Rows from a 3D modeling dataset
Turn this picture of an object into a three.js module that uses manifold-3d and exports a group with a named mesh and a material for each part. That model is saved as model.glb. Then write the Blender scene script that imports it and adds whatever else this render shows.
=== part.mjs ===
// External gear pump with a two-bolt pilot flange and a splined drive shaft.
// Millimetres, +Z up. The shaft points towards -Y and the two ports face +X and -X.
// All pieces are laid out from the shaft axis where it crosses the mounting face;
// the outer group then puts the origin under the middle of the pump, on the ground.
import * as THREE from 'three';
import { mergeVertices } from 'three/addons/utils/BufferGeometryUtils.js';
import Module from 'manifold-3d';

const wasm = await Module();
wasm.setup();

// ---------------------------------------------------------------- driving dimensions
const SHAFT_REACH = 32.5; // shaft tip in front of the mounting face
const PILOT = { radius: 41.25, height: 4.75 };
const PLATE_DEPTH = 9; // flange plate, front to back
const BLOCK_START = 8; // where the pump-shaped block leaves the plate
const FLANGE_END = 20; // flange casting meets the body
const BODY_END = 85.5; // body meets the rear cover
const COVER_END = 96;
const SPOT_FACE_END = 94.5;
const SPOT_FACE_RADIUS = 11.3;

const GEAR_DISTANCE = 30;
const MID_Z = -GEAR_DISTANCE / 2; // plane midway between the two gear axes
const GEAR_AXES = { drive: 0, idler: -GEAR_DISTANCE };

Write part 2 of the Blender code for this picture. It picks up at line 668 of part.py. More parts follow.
==
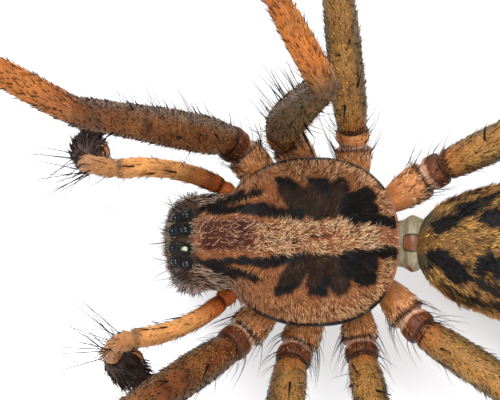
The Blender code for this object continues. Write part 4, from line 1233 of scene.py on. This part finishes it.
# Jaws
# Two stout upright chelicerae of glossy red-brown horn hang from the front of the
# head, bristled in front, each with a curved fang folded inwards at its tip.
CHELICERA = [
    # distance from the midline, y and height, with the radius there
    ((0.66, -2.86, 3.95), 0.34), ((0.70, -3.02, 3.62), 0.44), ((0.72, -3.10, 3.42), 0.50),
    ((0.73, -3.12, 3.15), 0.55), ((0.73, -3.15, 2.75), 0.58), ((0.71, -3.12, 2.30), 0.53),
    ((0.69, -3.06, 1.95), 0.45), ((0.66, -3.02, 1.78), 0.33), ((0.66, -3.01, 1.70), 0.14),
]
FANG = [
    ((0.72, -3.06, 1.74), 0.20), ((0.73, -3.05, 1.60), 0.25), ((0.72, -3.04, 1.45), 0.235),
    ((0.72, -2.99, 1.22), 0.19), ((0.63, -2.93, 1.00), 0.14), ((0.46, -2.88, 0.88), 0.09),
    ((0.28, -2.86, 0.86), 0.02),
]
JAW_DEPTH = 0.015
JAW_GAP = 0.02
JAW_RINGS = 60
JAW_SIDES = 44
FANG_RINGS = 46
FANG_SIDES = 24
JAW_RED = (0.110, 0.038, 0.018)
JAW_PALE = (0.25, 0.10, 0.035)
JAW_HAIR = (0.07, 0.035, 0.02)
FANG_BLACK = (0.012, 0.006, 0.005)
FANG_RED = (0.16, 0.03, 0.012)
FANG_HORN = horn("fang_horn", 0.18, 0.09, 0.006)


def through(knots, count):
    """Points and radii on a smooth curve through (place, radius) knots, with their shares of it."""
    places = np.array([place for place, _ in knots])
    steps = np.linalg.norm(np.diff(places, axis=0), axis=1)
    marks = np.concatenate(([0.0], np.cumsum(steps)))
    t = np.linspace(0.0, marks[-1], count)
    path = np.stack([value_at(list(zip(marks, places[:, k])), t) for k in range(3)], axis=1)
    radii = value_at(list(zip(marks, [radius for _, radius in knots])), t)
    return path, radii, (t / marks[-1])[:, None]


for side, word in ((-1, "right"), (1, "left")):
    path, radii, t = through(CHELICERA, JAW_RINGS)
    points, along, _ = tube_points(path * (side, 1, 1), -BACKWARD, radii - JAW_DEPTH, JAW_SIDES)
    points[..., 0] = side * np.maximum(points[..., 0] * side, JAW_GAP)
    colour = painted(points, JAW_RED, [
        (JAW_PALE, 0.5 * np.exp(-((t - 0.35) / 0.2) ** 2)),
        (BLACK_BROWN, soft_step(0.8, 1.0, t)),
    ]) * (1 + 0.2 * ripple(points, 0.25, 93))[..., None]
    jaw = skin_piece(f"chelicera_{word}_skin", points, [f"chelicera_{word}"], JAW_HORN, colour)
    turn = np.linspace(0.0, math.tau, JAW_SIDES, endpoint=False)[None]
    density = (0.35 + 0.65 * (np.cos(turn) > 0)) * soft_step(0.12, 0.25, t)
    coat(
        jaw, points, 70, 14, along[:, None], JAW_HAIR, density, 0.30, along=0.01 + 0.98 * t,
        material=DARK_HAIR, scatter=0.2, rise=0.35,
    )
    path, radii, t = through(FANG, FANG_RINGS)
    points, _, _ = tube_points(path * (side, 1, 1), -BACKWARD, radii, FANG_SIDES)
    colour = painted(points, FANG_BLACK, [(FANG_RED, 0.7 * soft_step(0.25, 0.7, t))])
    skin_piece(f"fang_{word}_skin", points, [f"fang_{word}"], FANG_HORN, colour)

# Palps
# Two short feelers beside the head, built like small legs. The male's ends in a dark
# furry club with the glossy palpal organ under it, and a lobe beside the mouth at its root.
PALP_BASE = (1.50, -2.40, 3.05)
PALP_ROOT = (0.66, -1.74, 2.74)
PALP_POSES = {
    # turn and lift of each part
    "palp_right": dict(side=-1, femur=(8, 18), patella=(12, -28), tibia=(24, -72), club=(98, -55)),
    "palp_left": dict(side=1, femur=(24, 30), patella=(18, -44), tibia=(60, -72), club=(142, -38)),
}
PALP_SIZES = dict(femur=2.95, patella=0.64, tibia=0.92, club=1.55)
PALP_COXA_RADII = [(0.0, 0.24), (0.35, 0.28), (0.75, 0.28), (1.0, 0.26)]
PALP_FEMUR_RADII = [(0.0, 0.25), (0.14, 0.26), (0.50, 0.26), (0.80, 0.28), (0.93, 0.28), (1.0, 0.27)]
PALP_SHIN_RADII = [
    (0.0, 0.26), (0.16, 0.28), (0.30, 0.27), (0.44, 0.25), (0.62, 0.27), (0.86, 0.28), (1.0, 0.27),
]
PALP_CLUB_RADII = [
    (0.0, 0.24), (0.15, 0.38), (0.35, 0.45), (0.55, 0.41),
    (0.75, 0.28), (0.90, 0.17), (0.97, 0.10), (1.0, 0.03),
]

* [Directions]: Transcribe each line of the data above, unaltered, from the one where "Turn this picture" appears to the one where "Write part 2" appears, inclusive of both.

* [Expected answer]:
Turn this picture of an object into a three.js module that uses manifold-3d and exports a group with a named mesh and a material for each part. That model is saved as model.glb. Then write the Blender scene script that imports it and adds whatever else this render shows.
=== part.mjs ===
// External gear pump with a two-bolt pilot flange and a splined drive shaft.
// Millimetres, +Z up. The shaft points towards -Y and the two ports face +X and -X.
// All pieces are laid out from the shaft axis where it crosses the mounting face;
// the outer group then puts the origin under the middle of the pump, on the ground.
import * as THREE from 'three';
import { mergeVertices } from 'three/addons/utils/BufferGeometryUtils.js';
import Module from 'manifold-3d';

const wasm = await Module();
wasm.setup();

// ---------------------------------------------------------------- driving dimensions
const SHAFT_REACH = 32.5; // shaft tip in front of the mounting face
const PILOT = { radius: 41.25, height: 4.75 };
const PLATE_DEPTH = 9; // flange plate, front to back
const BLOCK_START = 8; // where the pump-shaped block leaves the plate
const FLANGE_END = 20; // flange casting meets the body
const BODY_END = 85.5; // body meets the rear cover
const COVER_END = 96;
const SPOT_FACE_END = 94.5;
const SPOT_FACE_RADIUS = 11.3;

const GEAR_DISTANCE = 30;
const MID_Z = -GEAR_DISTANCE / 2; // plane midway between the two gear axes
const GEAR_AXES = { drive: 0, idler: -GEAR_DISTANCE };

Write part 2 of the Blender code for this picture. It picks up at line 668 of part.py. More parts follow.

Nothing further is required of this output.